Hugely chauvinist stereotype? Yes. But thoroughly disproven? Not so sure about that one. Had the female given her friend a chance to explain, perhaps she would have heard something like this:
First of all, this is a perfect example of confusing a relative statement with an absolute statement. The man (allegedly) claimed that “men are superior drivers” (than women, it’s implied), which is the statement that the woman takes issue with. Thing is, superior is an inherently relative concept, because if something is superior, there must be something else that is inferior. Notice how I didn’t say a thing about actual, absolute skill level in any way. Saying that men are superior drivers doesn’t mean that good female drivers don’t exist – it just means that no matter how good females are, men are better. Females could rate 99/100 on some theoretical scale of driving skill, which is quite good, and they could still theoretically be inferior to men if men score 100/100 on that same scale. Similarly, men could score 2/100 on that scale, and they’d still be superior if women only scored 1/100. It’s like saying bacon is superior to mac and cheese. Nobody would deny the deliciousness of a good mac and cheese, but that doesn’t mean that bacon isn’t a superior saturated fat delivery mechanism. Bottom line – the man makes a relative statement, which the woman mistakenly interprets as an absolute statement. Her response completely misses the point, because the fact that this woman has received a bonus check from her Allstate agent is completely irrelevant to the argument that was made. A classic flawed method of reasoning.

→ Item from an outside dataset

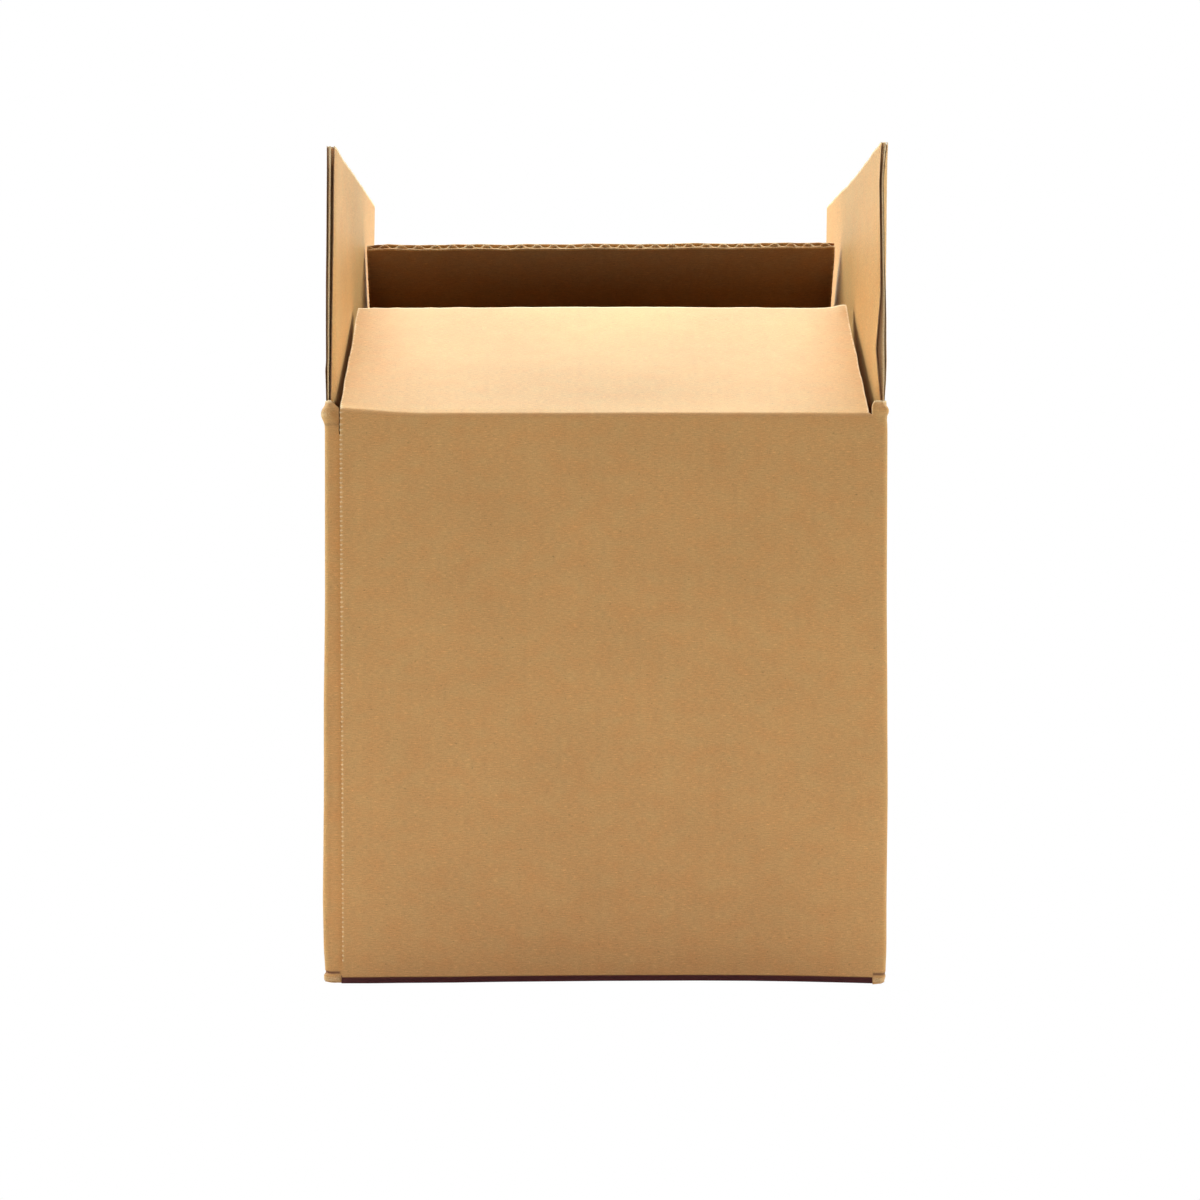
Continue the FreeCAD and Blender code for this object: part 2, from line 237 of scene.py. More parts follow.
# %% [markdown]
# Closed shells
# Paper has two faces and a thin edge. Each shell here is a grid of points for the outer face,
# an equal grid for the inner face, and a rim of faces that joins their borders, so the mesh is
# closed. The rim keeps a mark of its own, because a cut edge looks different from a face.

# %% A closed shell from two grids
FACE, CUT, WAVY = 0, 1, 2  # places of the paints in a piece's list
Shell = namedtuple("Shell", "points faces paint blank worn")


def shell(front, back, blank_front, blank_back, wear_and_painted_light):
    """Join two equal grids of points into one closed shell with a marked rim.

    The last argument is 1 where the paper is pale from rubbing, and at the joint's teeth also a
    painted highlight, and -1 where shade is painted in: in creases, in hollows and on faces inside
    the carton. The faces
    are turned outwards: the sum of a . (b x c + c x d) over the faces must be positive.
    """
    rows, columns = front.shape[:2]
    count = rows * columns
    index = np.arange(count).reshape(rows, columns)
    face = np.stack([index[:-1, :-1], index[:-1, 1:], index[1:, 1:], index[1:, :-1]], -1)
    face = face.reshape(-1, 4)
    border = np.concatenate([index[0], index[1:, -1], index[-1, -2::-1], index[-2:0:-1, 0]])
    after = np.roll(border, -1)
    rim = np.stack([after, border, border + count, after + count], -1)
    points = np.concatenate([front.reshape(-1, 3), back.reshape(-1, 3)])
    blank = np.concatenate([blank_front.reshape(-1, 3), blank_back.reshape(-1, 3)])
    faces = np.concatenate([face, face[:, ::-1] + count, rim])
    paint = np.concatenate([np.full(2 * len(face), FACE), np.full(len(rim), CUT)])
    a, b, c, d = (points[faces[:, k]] for k in range(4))
    volume = (a * (np.cross(b, c) + np.cross(c, d))).sum()
    if volume < 0:
        faces = faces[:, ::-1]
    return Shell(points, faces, paint, blank, np.concatenate([wear_and_painted_light.ravel(), wear_and_painted_light.ravel()]))


corner_x, corner_y = np.meshgrid([0.0, 1.0], [0.0, 1.0])
plate = np.stack([corner_x, corner_y, 0 * corner_x], -1)
cube = shell(plate + np.array([0, 0, 1]), plate, plate, plate, 0 * corner_x)
print("two grids of four points make a shell of", len(cube.faces), "faces")

# %% A Blender object from shells
def make_piece(name, shells, paints, crisp=38):
    """Put the shells into one mesh with their places on the sheet, and make it an object.

    Edges that turn by more than crisp degrees stay sharp.
    """
    starts = np.cumsum([0] + [len(part.points) for part in shells])
    points = np.concatenate([part.points for part in shells]) * MM
    faces = np.concatenate([part.faces + first for part, first in zip(shells, starts)])
    paint = np.concatenate([part.paint for part in shells])
    blank = np.concatenate([part.blank for part in shells]) * MM
    worn = np.concatenate([part.worn for part in shells])
    mesh = bpy.data.meshes.new(name)
    mesh.vertices.add(len(points))
    mesh.vertices.foreach_set("co", points.astype(np.float32).ravel())
    mesh.loops.add(faces.size)
    mesh.loops.foreach_set("vertex_index", faces.astype(np.int32).ravel())
    mesh.polygons.add(len(faces))
    mesh.polygons.foreach_set("loop_start", np.arange(0, faces.size, 4, dtype=np.int32))
    mesh.polygons.foreach_set("material_index", paint.astype(np.int32))
    mesh.update(calc_edges=True)
    mesh.validate()
    place = mesh.attributes.new("blank", "FLOAT_VECTOR", "POINT")
    place.data.foreach_set("vector", blank.astype(np.float32).ravel())
    # One value a point: pale rubbing above zero, painted shade below zero, and a painted highlight
    # at the joint's teeth.
    wear_and_painted_light = mesh.attributes.new("wear_and_painted_light", "FLOAT", "POINT")
    wear_and_painted_light.data.foreach_set("value", worn.astype(np.float32))
    mesh.shade_smooth()
    mesh.set_sharp_from_angle(angle=np.radians(crisp))
    for material in paints:
        mesh.materials.append(material)
    piece = bpy.data.objects.new(name, mesh)
    bpy.context.scene.collection.objects.link(piece)
    print(name, "has", len(points), "points and", 2 * len(faces), "triangles")
    return piece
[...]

Secondly, this is also a perfect example of the illegitimate conflation of two ideas. The woman talks about her bonus check from Allstate as if it proves that she’s a good driver. But if you listen closely, you’ll see that Allstate sends bonus checks to everyone who’s been accident-free for six months. Think about the people you know who drive. I’m sure you know at least one person who’s somehow miraculously escaped causing an accident crossing five lanes of traffic at 60 miles per hour during rush hour while texting. I’m sure you also know someone who’s been rear-ended or even caused an accident despite being a very good driver in general. Now ask yourself – just because someone hasn’t been in an accident in six months, does that mean they’re a good driver? I think we’d all agree that this alone is nowhere near sufficient for us to draw that kind of conclusion. Yet, that is precisely the assumption we are forced to make if we want this commercial to make any sense at all. In other words, the idea that no accidents in 6 months implies that you’re a safe driver (/A6M -> SD) is a necessary assumption to this argument.
Again, I think this commercial is quite funny, but it’s completely indefensible from a logical standpoint. Once again, the LSAT has managed to rob me of even a small amount of joy.

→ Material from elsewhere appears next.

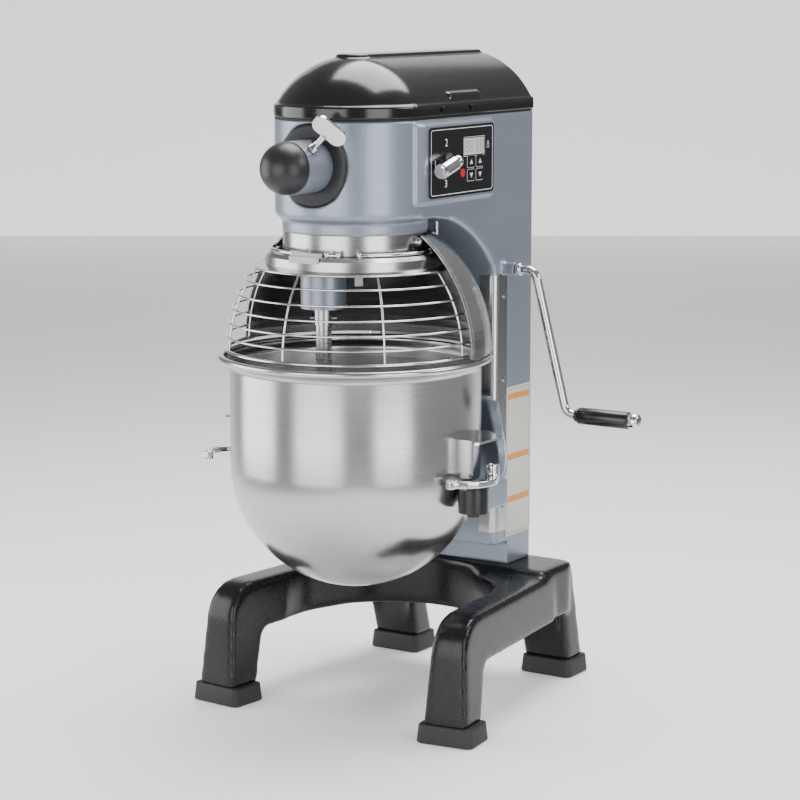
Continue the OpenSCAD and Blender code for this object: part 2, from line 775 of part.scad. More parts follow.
module lift_screw() color("#a9adb1") placed() translate([0, screw_y, 0]) {
    translate([0, 0, 202]) cylinder(h = crank_z - gear_reach - 202 + 1, r = 6);
    translate([0, 0, crank_z - gear_reach]) bevel();
}

module screw_bearings() color("#7d8084") placed() difference() {
    union() {
        block([-20, 182, 522], [20, 212, 532]);
        block([-20, 184, 199], [20, body_back - wall, 208]);
    }
    translate([0, screw_y, 201.5]) cylinder(h = 400, r = 6 + fit);
}

crank_lean = 14.5;               // how far the crank arm leans outward from straight down
crank_drop = 182;
crank_corner = 145.5;            // where the crank arm leaves the shaft's line
arm_len = crank_drop / cos(crank_lean);
grip_x = crank_corner + crank_drop * tan(crank_lean);

grip_start = grip_x + 14;

module at_crank() placed() translate([0, screw_y, crank_z]) children();

module crank_rod() color("#d0d2d4") at_crank() {
    translate([gear_reach, 0, 0]) rotate([0, -90, 0]) bevel();
    rod_x(gear_reach - 1, 122, 6);
    rod_x(119.5, 126, 8);
    rod_x(125, crank_corner, crank_rod_r);
    translate([crank_corner, 0, 0]) {
        sphere(crank_rod_r + 0.3);
        rotate([0, 90 - crank_lean, 0]) rod_x(0, arm_len, crank_rod_r);
    }
    translate([grip_x, 0, -crank_drop]) {
        sphere(crank_rod_r + 0.3);
        rod_x(0, 291 - grip_x, crank_rod_r);
    }
}

module crank_grip() color("#1c1d1f") at_crank() translate([0, 0, -crank_drop]) difference() {
    union() {
        rod_x(grip_start, grip_start + 4, 8.5);
        rod_x(grip_start + 4, 283, 11);
    }
    rod_x(grip_x, 300, crank_rod_r + fit);
}

module grip_cap() color("#d0d2d4") at_crank() translate([0, 0, -crank_drop]) difference() {
    union() {
        rod_x(283.3, 294, 9.5);
        rod_x(294, 297, 8);
    }
    rod_x(280, 291, crank_rod_r);
}

base_casting();
foot_pads();
base_bolts();
column_casting();
slideway();
casing_screws();
rear_cover();
cord_gland();
side_plate();
top_cover();
cover_gasket();
cover_screws();
panel_plate();
display_window();
control_board();
button_stop();
button_minute_up();
button_minute_down();
button_second_up();
button_second_down();
shift_lever();
shift_knob();
gear_plate();
motor_case();
motor_rotor();
drive_belt();
layshaft();
main_shaft();
head_bearing();
ring_gear();
planet_carrier();
planet_bearings();
centre_bolt();
planet_gear();
agitator_shaft();
drive_pin();
hub_flange();
hub_socket();
hub_shaft();
hub_cap();
hub_screw();
guard_collar();
guard_shield();
guard_ring();
guard_bar();
guard_wires();
interlock_block();
bowl();
bowl_handles();
yoke();
hinge_blocks();
lock_lever_right();
lock_lever_left();
lift_nut();
lift_screw();
screw_bearings();
crank_rod();
crank_grip();
grip_cap();
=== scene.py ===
import json
import math

import bpy
import numpy as np
from mathutils import Matrix, Vector


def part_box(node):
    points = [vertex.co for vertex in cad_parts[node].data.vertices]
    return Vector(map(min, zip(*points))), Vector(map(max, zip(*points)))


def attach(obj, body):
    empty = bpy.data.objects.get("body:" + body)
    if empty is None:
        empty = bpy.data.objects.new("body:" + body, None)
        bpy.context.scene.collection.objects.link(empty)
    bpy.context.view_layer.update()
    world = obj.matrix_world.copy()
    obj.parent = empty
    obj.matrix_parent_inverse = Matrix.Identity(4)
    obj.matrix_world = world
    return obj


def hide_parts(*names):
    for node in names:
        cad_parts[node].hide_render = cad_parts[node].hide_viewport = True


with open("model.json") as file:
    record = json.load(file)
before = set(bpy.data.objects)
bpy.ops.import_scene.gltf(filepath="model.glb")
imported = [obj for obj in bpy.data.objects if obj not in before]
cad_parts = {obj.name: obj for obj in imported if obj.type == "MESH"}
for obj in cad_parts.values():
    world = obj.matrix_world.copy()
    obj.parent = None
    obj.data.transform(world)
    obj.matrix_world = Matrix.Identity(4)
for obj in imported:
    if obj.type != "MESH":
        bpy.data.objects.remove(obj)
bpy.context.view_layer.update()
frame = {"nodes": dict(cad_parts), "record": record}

# ---------------------------------------------------------------- places read from the CAD
bowl_lo, bowl_hi = (Vector(v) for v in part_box("bowl"))
AX, AY = ((bowl_lo + bowl_hi) / 2).xy


def at(x, y, z):
    """A point given in millimetres from the bowl's axis, in the row frame."""
    return Vector((AX + x / 1000, AY + y / 1000, z / 1000))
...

UPDATE: User dldydwns on reddit has pointed out, quite correctly, that /A6M -> SD requires an additional assumption that SD -> /MSD (her being a safe driver -> men are not necessarily superior drivers), and that you can’t make that assumption on the LSAT. If that logical chain is taken, /A6M -> SD is still a necessary link to that argument, so it’s still a necessary assumption; nobody ever claimed it was sufficient. However, this brings up a separate issue of whether or not you’re allowed to assume that’s her method of reasoning at all. The text of the argument itself doesn’t actually say that the woman is going down that road, so technically speaking that’s an assumption I shouldn’t have made. You can read dldydwns’ excellent post here.

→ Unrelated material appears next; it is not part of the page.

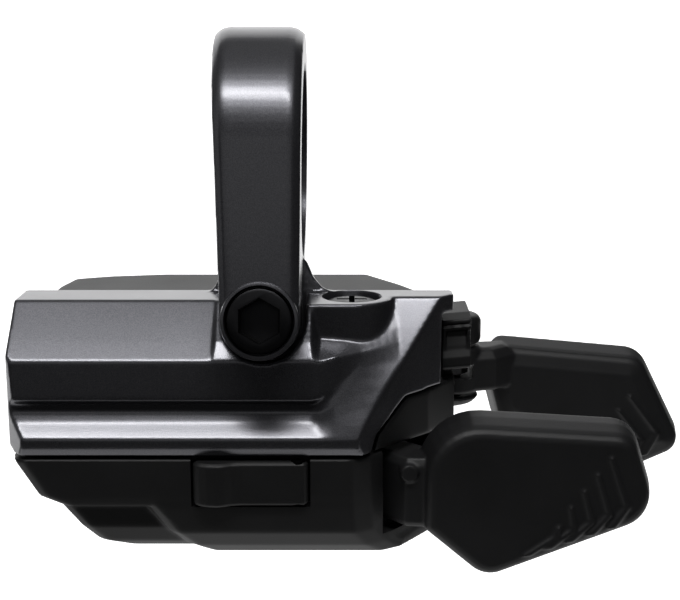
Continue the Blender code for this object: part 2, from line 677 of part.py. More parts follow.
# Corners of the paddles (x, z, corner radius)
MAIN_PADDLE = [(17.9, -26.6, 3.8), (41.2, -28.0, 2.4), (44.3, -37.9, 3.2), (25.0, -45.5, 3.5),
               (17.9, -39.5, 1.5)]
RELEASE_PADDLE = [(29.0, -24.6, 1.2), (47.9, -26.3, 2.2), (54.2, -38.7, 2.4), (46.5, -42.2, 3.5),
                  (29.2, -35.2, 2.0), (27.8, -30.0, 1.0)]


def main_paddle():
    paddle = slab("main_lever_paddle", rounded(MAIN_PADDLE), -15.2, -9.6, "black_plastic", edge=1.2)
    angle = radians(-50.5)
    start = Vector(polar(AXLE, 13.6, angle))
    side = Vector((-sin(angle), cos(angle))) * 2.4
    outline = [tuple(start - side), (16.6, -14.2), (20.0, -14.6), (20.0, -10.2), tuple(start + side)]
    arm = plate("main_arm", outline, -40.0, -32.3)
    join(paddle, arm)
    return paddle


def release_lever():
    """The second lever: its own pivot, a steel tail inside and the far paddle outside."""
    paddle = slab("release_lever_paddle", rounded(RELEASE_PADDLE), 11.4, 16.6, "black_plastic", edge=1.2)
    hub = cylinder("release_hub", 3.6, *RELEASE_ARM, RELEASE_PIVOT)
    arm = plate("release_arm", [(RELEASE_PIVOT[0], 8.4), (26.4, 8.8), (31.0, 12.2), (31.0, 15.8),
                                (27.0, 15.4), (RELEASE_PIVOT[0], 14.0)], *RELEASE_ARM)
    join(paddle, hub, arm)
    pin_hole = cylinder("release_hub_bore", 1.3, -36, -20, RELEASE_PIVOT, sides=24)
    x, y = RELEASE_PIVOT
    room = box("tail_room", (x - 8, y - 8, RELEASE_PLATE[0] - GAP), (x + 2.4, y + 8, RELEASE_PLATE[1] + GAP))
    cut(paddle, pin_hole, room)
    tail = [(14.8, 12.0), (15.2, 10.9), (x - 1.0, 9.0)] + arc(RELEASE_PIVOT, 2.0, -80, 80, 8)
    tail += [(x - 1.0, 13.0), (15.2, 12.6)]
    steel = plate("release_lever_plate", tail, *RELEASE_PLATE, "plated_steel")
    steel_bore = cylinder("release_plate_bore", 1.3, -36, -20, RELEASE_PIVOT, sides=24)
    cut(steel, steel_bore)
    cylinder("release_lever_pin", 1.0, -32.4, -21.9, RELEASE_PIVOT, "plated_steel", sides=24)
    pivot("release_lever_axis", (x, y, RELEASE_ARM[1]), paddle, steel)
    tip = (15.4, 10.4)
    hold = pawl("hold_pawl", HOLD_PAWL_PIVOT, tip, RATCHET)
    pivot("hold_pawl_axis", (*HOLD_PAWL_PIVOT, RATCHET[1]), hold)
    cylinder("hold_pawl_pin", 0.7, RATCHET[0] - 4.8, RATCHET[1] + 6.6, HOLD_PAWL_PIVOT, "plated_steel",
             sides=20)


def cable_parts():
    """The barrel adjuster that meets the outer cable, its insert and its detent spring."""
    y, z = ADJUSTER
    profile = [(1.3, 0.0), (3.9, 0.0), (4.3, -0.5), (4.3, -5.0), (3.0, -5.6), (3.0, -6.4), (1.3, -6.4)]
    barrel = turned("barrel_adjuster", profile, (0, 0), "black_plastic", steps=24)
    insert = turned("adjuster_insert", [(1.3, -6.8), (2.6, -6.8), (2.6, -13.0), (1.3, -13.0)],
                    (0, 0), "brass_insert", steps=24)
    for piece in (barrel, insert):
        piece.rotation_euler = (0, radians(-90), 0)
        piece.location = (-33.4 * MM, y * MM, z * MM)
    pivot("adjuster_axis", (-33.4, y, z), barrel)


clamp_bracket()
clamp_bolt()
clamp_nut()
bracket_screw()
upper_housing()
base_housing()
base_screws()
lever_guide()
cable_port_flap()
axle_parts()
support_plates()
drum_parts()
main_lever()
release_lever()
cable_parts()
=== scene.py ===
# %% [markdown]
# # A bicycle thumb shifter
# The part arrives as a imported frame: plain solids on their bodies, in metres, at their real places.
# This lesson keeps the small inner pieces and gives them better finishes, and models the castings,
# the mouldings and the paddles again with the soft edges that die casting and moulding leave.
# The origin is the centre of the handlebar bore, +Y points away from the rider and +Z points up.

# %% Load the frame
from math import cos, pi, radians, sin, tan

import bpy
from mathutils import Matrix, Vector


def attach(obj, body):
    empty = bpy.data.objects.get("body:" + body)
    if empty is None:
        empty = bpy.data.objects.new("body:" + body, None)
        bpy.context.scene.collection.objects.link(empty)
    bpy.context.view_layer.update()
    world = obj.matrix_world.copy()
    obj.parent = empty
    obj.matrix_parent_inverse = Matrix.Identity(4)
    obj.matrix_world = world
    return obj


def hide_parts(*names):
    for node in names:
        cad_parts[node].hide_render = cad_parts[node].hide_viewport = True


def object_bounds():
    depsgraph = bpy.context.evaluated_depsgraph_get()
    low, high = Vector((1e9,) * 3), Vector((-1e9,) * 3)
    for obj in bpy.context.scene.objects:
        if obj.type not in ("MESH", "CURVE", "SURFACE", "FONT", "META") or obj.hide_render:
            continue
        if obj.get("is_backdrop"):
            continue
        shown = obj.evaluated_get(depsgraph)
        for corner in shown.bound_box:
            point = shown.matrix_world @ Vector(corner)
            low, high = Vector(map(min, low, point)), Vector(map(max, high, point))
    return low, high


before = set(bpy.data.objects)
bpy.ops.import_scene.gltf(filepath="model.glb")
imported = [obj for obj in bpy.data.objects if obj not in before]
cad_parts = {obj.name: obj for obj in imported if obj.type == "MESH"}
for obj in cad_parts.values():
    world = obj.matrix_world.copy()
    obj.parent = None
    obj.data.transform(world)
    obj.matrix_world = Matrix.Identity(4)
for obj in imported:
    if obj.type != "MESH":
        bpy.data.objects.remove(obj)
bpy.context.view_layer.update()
MM = 0.001

# %% [markdown]
# ## The camera and the light
# A small dark object reads by what it reflects. A long lamp high in front draws the bright band on the
# clamp ring, a wide dim lamp overhead greys the sloping faces, and the pale wall behind lights the top
# faces at a grazing angle. The front stays dark, so the upright faces stay dark as well. Two weak cards
# at the front and the left keep them from going black, and one below lightens the bevels underneath.

# %% Camera
LOOK_DOWN = 12
LENS = 69.1
camera_data = bpy.data.cameras.new("camera")
camera_data.lens = LENS
camera_data.clip_start = 0.01
camera = bpy.data.objects.new("camera", camera_data)
bpy.context.scene.collection.objects.link(camera)
camera.location = (0.00897, -0.15007, 0.01544)
camera.rotation_euler = (radians(90 - LOOK_DOWN), 0, 0)
bpy.context.scene.camera = camera
bpy.context.scene.view_settings.view_transform = "Standard"


# %% Lamps
def lamp(name, place, target, size, power):
    """A rectangular area lamp that faces a target."""
    data = bpy.data.lights.new(name, "AREA")
    data.shape = "RECTANGLE"
    data.size, data.size_y = size
    data.energy = power
    made = bpy.data.objects.new(name, data)
    bpy.context.scene.collection.objects.link(made)
    made.location = place
    made.rotation_euler = (Vector(target) - Vector(place)).to_track_quat("-Z", "Y").to_euler()
    return made


lamp("front_strip", (-0.02, -0.19, 0.375), (0, 0, 0), (0.40, 0.05), 1.5)
lamp("overhead", (0.05, 0.02, 0.50), (0, 0, 0), (0.60, 0.40), 0.15)
lamp("horizon_card", (-0.05, -0.60, 0.20), (0, 0, 0), (1.0, 0.16), 0.16)
lamp("left_card", (-0.45, -0.10, 0.20), (0, 0, 0), (0.22, 0.45), 0.08)
lamp("under_card", (0.0, 0.0, -0.10), (0, 0, 0), (0.30, 0.12), 0.10)

world = bpy.data.worlds.new("studio")
world.use_nodes = True
world.node_tree.nodes["Background"].inputs["Color"].default_value = (0.86, 0.87, 0.90, 1)
world.node_tree.nodes["Background"].inputs["Strength"].default_value = 0.03
bpy.context.scene.world = world

# %% [markdown]
# ## Shader maths
# One small class wraps a socket, so that a material reads as the formula that it is.


# %% The class
class Shade:
    """A socket of a material's tree that takes part in sums and products."""

    def __init__(self, tree, socket):
        self.tree, self.socket = tree, socket

    def node(self, kind, settings=None, **inputs):
        """Add a node, set its settings, then its sockets, and return its first output."""
        made = self.tree.nodes.new(kind)
        for name, value in (settings or {}).items():
            setattr(made, name, value)
        for name, value in inputs.items():
            key = int(name[1:]) if name[0] == "_" else name.replace("_", " ")
            self.feed(made.inputs[key], value)
        return Shade(self.tree, made.outputs[0])

    def feed(self, socket, value):
        if isinstance(value, Shade):
            self.tree.links.new(value.socket, socket)
        else:
            socket.default_value = value

    def math(self, operation, first, second):
        return self.node("ShaderNodeMath", {"operation": operation}, _0=first, _1=second)

    def __add__(self, other):
        return self.math("ADD", self, other)

    def __radd__(self, other):
        return self.math("ADD", other, self)

    def __sub__(self, other):
        return self.math("SUBTRACT", self, other)

    def __rsub__(self, other):
        return self.math("SUBTRACT", other, self)

    def __mul__(self, other):
        return self.math("MULTIPLY", self, other)

    def __rmul__(self, other):
        return self.math("MULTIPLY", other, self)

    def noise(self, size_mm, detail=2.0):
        """Noise whose grains are about so many millimetres wide."""
        return self.node("ShaderNodeTexNoise", Vector=self, Scale=1 / (size_mm * MM), Detail=detail)

    def ramp(self, low, high):
        """Spread a value between two limits over 0 to 1."""
        return self.node("ShaderNodeMapRange", _0=self, _1=low, _2=high, _3=0.0, _4=1.0)

    def mix(self, first, second):
        """Mix two colours by this value."""
        made = self.tree.nodes.new("ShaderNodeMix")
        made.data_type = "RGBA"
        self.feed(made.inputs[0], self)
        self.feed(made.inputs[6], first)
        self.feed(made.inputs[7], second)
        return Shade(self.tree, made.outputs[2])

    def bump(self, height_mm, strength=1.0):
        """A normal from this height."""
        return self.node("ShaderNodeBump", Strength=strength, Distance=height_mm * MM, Height=self)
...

Since I didn’t explain myself before, I’ll do so now. The argument technically says (/A6M -> BC) -> AS. In English – If you didn’t get into an accident for six months, and that got you a bonus check, then you must be with Allstate. That doesn’t have anything to do with the woman’s point, though, which is disproving the notion that men are necessarily superior drivers by showing off her bonus check. Her bottom line is definitely not that she has Allstate, so there’s a disconnect between the point she’s trying to make and the text of the logic she uses. The writers of this commercial bungled the logic big time, so I felt that I should go with intent, and in this case my interpretation of the intent was guided by what was supposed to make the commercial funny. Based on that, the clear intent of the argument was to end up at /MSD, so I rolled with that. Two assumptions here. First, the bonus check was because she didn’t get into an accident for six months. If that weren’t the case, then that piece of information is left hanging and the entire pitch makes no sense. Second, she’s showing off her check in an effort to ‘prove’ that she’s a counterexample to the generalized statement by showing that she’s not an inferior driver to males – i.e. that her driving skills are at least as good as men’s skills. Again, if that’s not the case, then the pitch makes no sense. Because this is a real world commercial and not a carefully constructed LSAT question, I felt justified making these assumptions. You definitely can’t make these kinds of assumptions on the LSAT, but the LSAT would also never put you in a position like this to begin with. My biggest mistake here was not making it clear that that’s what I was doing, and I take full responsibility for that.
That said, this entire problem could be disposed of much more easily by using the statement BC and Woman -> /MSD, which is a sufficient assumption for her argument, skipping all of this nonsense entirely. In hindsight, that’s definitely the cleanest way to deal with it. Good catch!